Monday, 04/20/2009 8:32:21 AM

Monday, April 20, 2009 8:32:21 AM

Post# of 173972
BAC news includes many caution signs. (I wouldn't touch it with Wade's ten foot pole!)

07:15 BAC reports results above consensus for Q1

After preferred dividends, including $402 mln paid to the U.S. government, diluted earnings per share were $0.44 per share, may not compare to the First Call consensus of $0.04; revenues rose 111.7% year/year to $36 bln vs the $27.13 bln consensus. Co reports Pretax, Pre-Provision Income of $19
Bln. Co said, The Merrill Lynch integration is on track and expected to meet targeted cost savings. The Countrywide transition is on track. Cost savings from the acquisition are ahead of schedule. Merrill Lynch contributed $3.7 bln to net income, excluding certain merger costs, on strong capital markets revenue. Countrywide also added to net income as mortgage lending and refinancing volume increased.
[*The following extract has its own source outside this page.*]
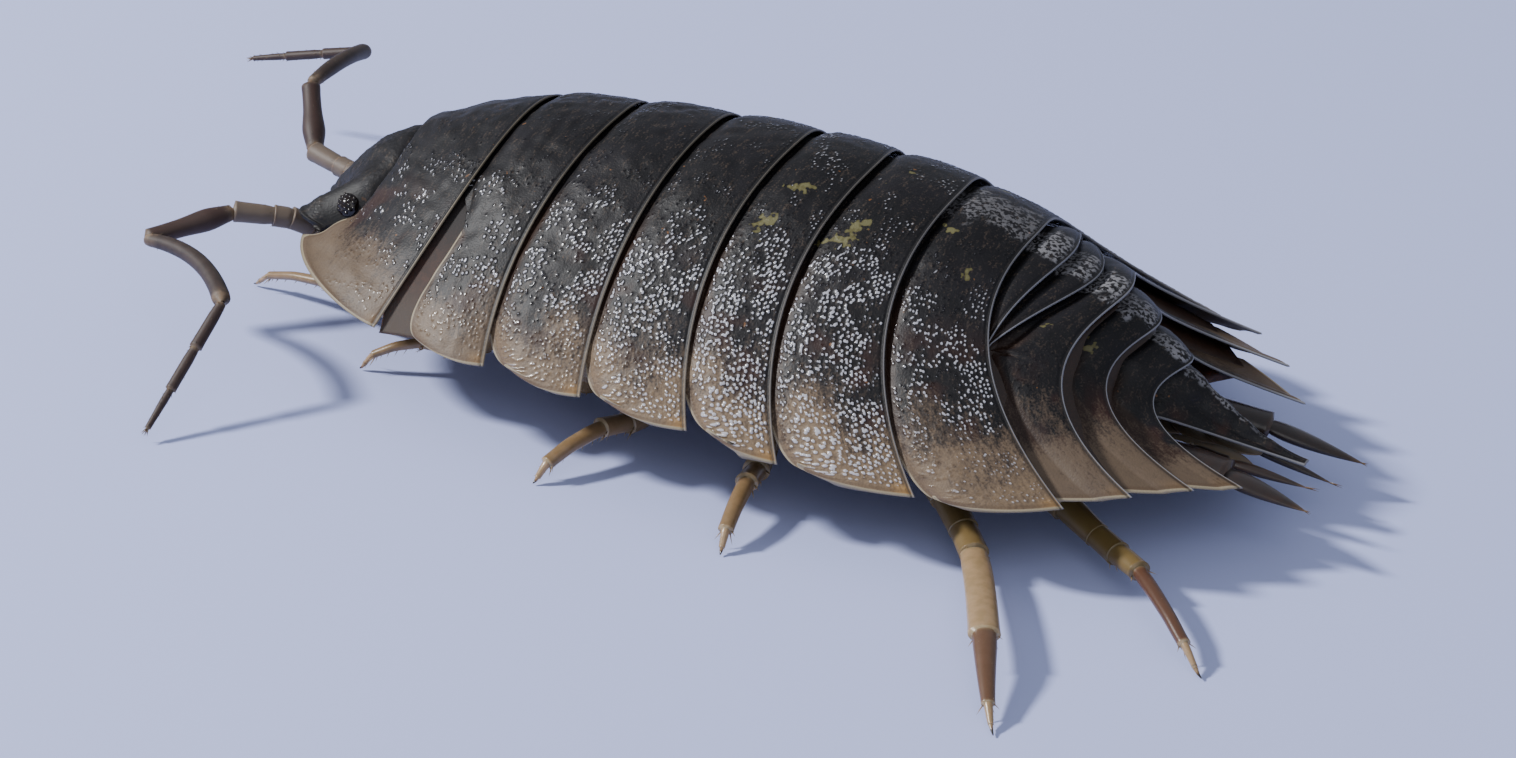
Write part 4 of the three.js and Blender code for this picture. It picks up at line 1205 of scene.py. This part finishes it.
class WoodlouseLegs(bpy.types.Operator):
    """Build the fourteen legs in their articles, with their spines, and their claws"""

    bl_idname = "mesh.woodlouse_legs"
    bl_label = "Legs and claws"

    def execute(self, context):
        for name, side in SIDES.items():
            for i, leg in enumerate(LEGS[name]):
                parts, seed = [], 300 + 20 * i + (side > 0)
                for k, (start, end, first, last, flat, dark, olive) in enumerate(LEG_SHAPES[i]):
                    run = np.linspace(0, 1, 30)
                    run = run - 0.6 * np.sin(2 * math.pi * run) / (2 * math.pi)
                    path = leg_course(side, leg, mix(start, end, run))
                    path = mix(path[0] + (path[-1] - path[0]) * run[:, None], path, 0.35)
                    radii = mix(first, last, run)
                    # The olive tint on the upper articles is painted shade under the body.
                    parts.append(article(path, radii, 20, flat, dark, olive, 0.88))
                    if 1 < k < 5:
                        where = np.linspace(0.2, 0.86, 4 + 3 * (k == 4))
                        parts.append(spines(path, radii * 0.95, where, math.pi * 0.92, 0.1, 0.0085, 0.9, seed + k))
                        parts.append(spines(path, radii * 0.95, np.array([0.93, 0.94, 0.95, 0.94]),
                                            np.array([0.55, 0.8, 1.05, 1.3]) * math.pi, 0.15, 0.012, 1.3,
                                            seed + k + 5, 0.1))
                    hairs = np.linspace(0.12, 0.95, 14)
                    parts.append(spines(path, radii * 0.97, hairs, np.linspace(0, 9 * math.pi, 14), 0.04, 0.004, 1.0,
                                        seed + k + 9, 0.8))
                limb_piece(f"leg_{name}_{i + 1}_articles", parts, pale_limb(), [f"leg_{name}_{i + 1}"])
                run = np.linspace(0, 1, 16)
                path = leg_course(side, leg, mix(*CLAW, run))
                points, faces = loft(path, mix(0.045, 0.01, run ** 0.9), 12, 0.9)
                along = np.concatenate([np.repeat(run, 12), [0, 1]])
                limb_piece(f"claw_{name}_{i + 1}", [(points, faces, 0.5, 0.2, smooth(0.35, 0.75, along))], claw_horn())
        return {"FINISHED"}


class WoodlouseFeelers(bpy.types.Operator):
    """Build both feelers: three base articles, two long ones and the three of the lash"""

    bl_idname = "mesh.woodlouse_feelers"
    bl_label = "Feelers"

    def execute(self, context):
        for name, side in SIDES.items():
            at = {key: np.array([x, side * y, z]) for key, (x, y, z) in FEELERS[name].items()}
            start = at["root"] + (at["root"] - at["second"]) * 0.6
            middle = mix(at["second"], at["third"], 0.3)
            tones = dict(base=0.0, article_4=0.75, article_5=0.2, flagellum=0.6)
            courses = {
                "base": [(start, at["root"], 0.2, 0.21), (at["root"], at["second"], 0.19, 0.19),
                         (mix(at["root"], at["second"], 0.85), middle, 0.18, 0.18),
                         (mix(at["second"], at["third"], 0.2), at["third"], 0.16, 0.175)],
                "article_4": [(mix(at["third"], at["second"], 0.04), at["knee"], 0.145, 0.15)],
                "article_5": [(at["knee"], at["elbow"], 0.13, 0.14)],
                "flagellum": [(at["elbow"], mix(at["elbow"], at["tip"], 0.36), 0.09, 0.1),
                              (mix(at["elbow"], at["tip"], 0.34), mix(at["elbow"], at["tip"], 0.68), 0.085, 0.085),
                              (mix(at["elbow"], at["tip"], 0.66), mix(at["elbow"], at["tip"], 0.97), 0.07, 0.045)],
            }
            for k, (part, lengths) in enumerate(courses.items()):
                parts = []
                for j, (one, two, thin, wide) in enumerate(lengths):
                    if part == "article_5":
                        path = curve_through(one, at["bend"], two, 40)
                    else:
                        path = np.linspace(one, two, 26)
                    radii = np.linspace(thin, wide, len(path))
                    if part == "article_4":
                        radii = radii * (1 + 0.28 * np.exp(-((np.linspace(0, 1, len(path)) - 0.3) / 0.22) ** 2))
                    parts.append(article(path, radii, 18, 0.92, tones[part], 0.75 if part == "base" else 0.0, 0.85))
                    count = 60 if part in ("article_4", "article_5") else 24
                    where = np.linspace(0.06, 0.96, count)
                    turn = np.arange(count) * 2.4
                    parts.append(spines(path, radii, where, turn, 0.05, 0.006, 1.2, 500 + 10 * k + j, 0.4))
                if part == "flagellum":
                    end = np.linspace(mix(at["elbow"], at["tip"], 0.95), at["tip"], 6)
                    parts.append((*bristles(np.repeat(end[:1], 7, 0), np.array([
                        end[-1] - end[0] + 0.05 * np.array([math.cos(a), math.sin(a), 0.4 * math.sin(2 * a)])
                        for a in np.arange(7) * 0.9]), 0.16, 0.014), 0.5, 0.3, 0.5))
                limb_piece(f"feeler_{name}_{part}", parts, feeler_cuticle(), [f"antenna_{name}_{part}"])
        return {"FINISHED"}


class WoodlouseTail(bpy.types.Operator):
    """Build the tail shield and the forked tail feet"""

    bl_idname = "mesh.woodlouse_tail"
    bl_label = "Tail shield and tail feet"

    def execute(self, context):
        scene = context.scene
        last = edges()[-1][2]

        def surface(u, s):
            side = np.abs(s)
            front = last(side * 0.62)
            narrow = (1 - u) ** 1.6
            x = mix(front[..., 0] - 0.15, 16.0, u)
            y = mix(0.1 * side, front[..., 1], narrow)
            z = mix(front[..., 2] - 0.1, 1.07, 1 - (1 - u) ** 1.45) + 0.1 * (1 - side * side) * (1 - u)
            z = z - 0.07 * np.exp(-((side - 0.5) / 0.22) ** 2) * np.sin(math.pi * np.clip(u, 0, 1))
            return xyz(x, y * np.sign(s), z)

        seen = {}

        def relief(facts):
            size = 0.06
            cover = granules(facts["from_front"] / size, facts["reach"] / size, 91)
            fade = smooth(0.06, 0.2, facts["to_rim"])
            seen["grain"] = cover * fade * 0.3
            shown = facts["from_front"] - 0.15
            return (cover * fade * 0.004 + waves(facts["base"], 0.4, 92) * 0.008 * fade
                    - 0.05 * np.exp(-np.maximum(shown, 0) / 0.15))

        points, faces, facts, spread = sheet_shape(
            surface, 100, 160, lambda facts: mix(0.05, 0.14, smooth(0, 0.3, facts["to_rim"])), relief)
        # Painted highlight: the dull pale stripe along the telson's keel.
        ridge = 0.5 * (1 - smooth(0.08, 0.16, facts["out"] + 0.04 * waves(facts["base"], 0.25, 93)))
        values = plate_values(facts, spread, 0.7, seen["grain"], 0.0, AWAY,
                              chalk=ridge * (1 - smooth(0.3, 0.9, facts["u"])),
                              hind=np.minimum(facts["to_side"], facts["to_hind"]))
        piece("tail_shield", points, faces, chitin_shell(scene.woodlouse_colours), ["telson"], values)

        for name, side in SIDES.items():
            lift, reach = {"left": (0.12, 0.94), "right": (-0.22, 1.0)}[name]

            def fork(points, first, length):
                run = [(x - first) / length for x, _, _ in points]
                return [np.array([first + (x - first) * reach, side * y, z + lift * r * r])
                        for (x, y, z), r in zip(points, run)]

            one, two = fork([(14.0, 0.82, 1.14), (15.17, 0.95, 1.04)], 14.05, 2.45)
            four, five = fork([(15.08, 0.95, 1.04), (16.54, 1.25, 0.82)], 14.05, 2.45)
            stem = article(np.linspace(one, two, 30), np.linspace(0.3, 0.3, 30), 24, 0.6, 0.5, 0.0, 0.9)
            blade = blade_shape(four, five, 0.22, 0.1)
            brush = tuft(four, five, 4, 0.25, 0.12, 0.01)
            limb_piece(f"tail_foot_{name}", [stem, blade, (*brush, 0.5, 0.0, 1.0)], tail_cuticle(),
                       [f"uropod_{name}"])
            six, seven, eight = fork([(14.3, 0.3, 0.98), (15, 0.38, 0.94), (16.3, 0.47, 0.78)], 14.3, 2.0)
            blade = blade_shape(seven, eight, 0.11, 0.07)
            stem = article(np.linspace(six, seven, 12), np.linspace(0.12, 0.1, 12), 16, 0.8, 0.4)
            brush = tuft(seven, eight, 3, 0.2, 0.22, 0.012)
            limb_piece(f"tail_prong_{name}", [stem, blade, (*brush, 0.5, 0.0, 1.0)], tail_cuticle(),
                       [f"endopod_{name}"])
        return {"FINISHED"}


# The photo's camera, fitted to the body. Angles are in radians, azimuth from -Y towards the tail. Lengths are in mm,
# and focal is the focal length over the picture's width.
VIEW = dict(azimuth=0.380298, elevation=0.470759, roll=0.065840, distance=63.906, focal=3.0416,
            target=(9.4320, -5.2396, 3.0613))
SENSOR = 36
FLOOR_HALF = 0.6
LIT_PLACE = Vector((0.001, -0.001, 0.002))
# Lamps: name, direction from the model, distance and width in metres, and power in watts
LAMPS = (
    ("key", (-0.73, -0.29, 0.61), 0.16, 0.02, 0.36),
    ("fill", (0.3, -0.6, 0.7), 0.2, 0.16, 0.06),
)


def matt_paper():
    """Matt pale paper of the floor: no gloss, so it takes only soft shadows."""
    material, _, shader = new_finish("matt_paper")
    shader.inputs["Base Color"].default_value = linear("#bfc9fa")
    shader.inputs["Roughness"].default_value = 0.9
    return material


class WoodlouseStage(bpy.types.Operator):
    """Set the pale floor, the soft light and the camera"""

    bl_idname = "scene.woodlouse_stage"
    bl_label = "Floor, light and camera"

    def execute(self, context):
        scene = context.scene
        side = FLOOR_HALF
        mesh = bpy.data.meshes.new("floor")
        mesh.from_pydata([(-side, -side, 0), (side, -side, 0), (side, side, 0), (-side, side, 0)], [], [(0, 1, 2, 3)])
        mesh.materials.append(matt_paper())
        floor = bpy.data.objects.new("floor", mesh)
        scene.collection.objects.link(floor)

        world = bpy.data.worlds.new("soft_room")
        world.use_nodes = True
        back = world.node_tree.nodes["Background"]
        back.inputs["Color"].default_value = linear("#d3d8e6")
        back.inputs["Strength"].default_value = 0.55
        scene.world = world

        for name, way, far, size, power in LAMPS:
            lamp = bpy.data.lights.new(name, "AREA")
            lamp.shape = "DISK"
            lamp.size = size
            lamp.energy = power
            light = bpy.data.objects.new(name, lamp)
            way = Vector(way).normalized()
            turn = way.to_track_quat("Z", "Y").to_matrix().to_4x4()
            light.matrix_world = Matrix.Translation(LIT_PLACE + way * far) @ turn
            scene.collection.objects.link(light)

        azimuth, elevation, roll = VIEW["azimuth"], VIEW["elevation"], VIEW["roll"]
        back_way = np.array([math.sin(azimuth) * math.cos(elevation), -math.cos(azimuth) * math.cos(elevation),
                             math.sin(elevation)])
        right = unit(np.cross([0, 0, 1.0], back_way))
        up = np.cross(back_way, right)
        turned = math.cos(roll) * right + math.sin(roll) * up
        upright = -math.sin(roll) * right + math.cos(roll) * up
        lens = bpy.data.cameras.new("camera")
        lens.sensor_width = SENSOR
        lens.lens = SENSOR * VIEW["focal"]
        lens.clip_start = 0.001
        lens.clip_end = 10
        camera = bpy.data.objects.new("camera", lens)
        place = put(np.array(VIEW["target"]) + back_way * VIEW["distance"])[0]
        columns = np.column_stack([turned, upright, back_way, place])
        camera.matrix_world = Matrix([*columns.tolist(), [0, 0, 0, 1]])
        scene.collection.objects.link(camera)
        scene.camera = camera
        return {"FINISHED"}


STEPS = (WoodlouseTrunkPlates, WoodlouseTailPlates, WoodlouseHead, WoodlouseEyes, WoodlouseBody, WoodlouseLegs,
         WoodlouseFeelers, WoodlouseTail, WoodlouseStage)


class WoodlousePanel(bpy.types.Panel):
    """Lists the pieces and their settings"""

    bl_idname = "VIEW3D_PT_woodlouse"
    bl_label = "Woodlouse"
    bl_space_type = "VIEW_3D"
    bl_region_type = "UI"
    bl_category = "Woodlouse"

    def draw(self, context):
        layout = self.layout
        for step in STEPS:
            layout.operator(step.bl_idname)
        for group in (context.scene.woodlouse_sizes, context.scene.woodlouse_colours):
            box = layout.box()
            for key in group.__annotations__:
                box.prop(group, key)


CLASSES = (WoodlouseSizes, WoodlouseColours, *STEPS, WoodlousePanel)


def register():
    for cls in CLASSES:
        bpy.utils.register_class(cls)
    bpy.types.Scene.woodlouse_sizes = PointerProperty(type=WoodlouseSizes)
    bpy.types.Scene.woodlouse_colours = PointerProperty(type=WoodlouseColours)


def unregister():
    del bpy.types.Scene.woodlouse_colours
    del bpy.types.Scene.woodlouse_sizes
    for cls in reversed(CLASSES):
        bpy.utils.unregister_class(cls)


def main():
    """Registers the add-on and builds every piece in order."""
    register()
    for step in STEPS:
        group, name = step.bl_idname.split(".")
        getattr(getattr(bpy.ops, group), name)()


if __name__ == "__main__":
    main()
Credit quality deteriorated further across all lines of business as housing prices continued to fall and the economic environment weakened. Consumers are under significant stress from rising unemployment and underemployment levels. These conditions led to higher losses in almost all consumer portfolios. Declining home values, reduced spending by consumers and businesses and continued turmoil in the financial markets negatively impacted the commercial portfolio. Commercial losses increased from the prior quarter driven by higher broad-based losses in the non-homebuilder portion of the real estate portfolio within Global Banking and the small business portfolio within Global Card Services. The provision for credit losses of $13.4 bln rose from $8.5 bln in the fourth quarter and included a $6.4 bln net addition to the allowance for loan and lease losses. Reserves were added across most consumer portfolios reflecting increasing economic stress on consumers. Reserves were also increased on commercial portfolios. Nonperforming assets were $25.7 bln compared with $18.2 bln at December 31, 2008 and $7.8 bln at March 31, 2008, reflecting the continued deterioration in portfolios tied to housing. The provision for credit losses increased to $3.4 bln driven by economic and housing market weakness particularly in regions experiencing higher unemployment and falling home prices.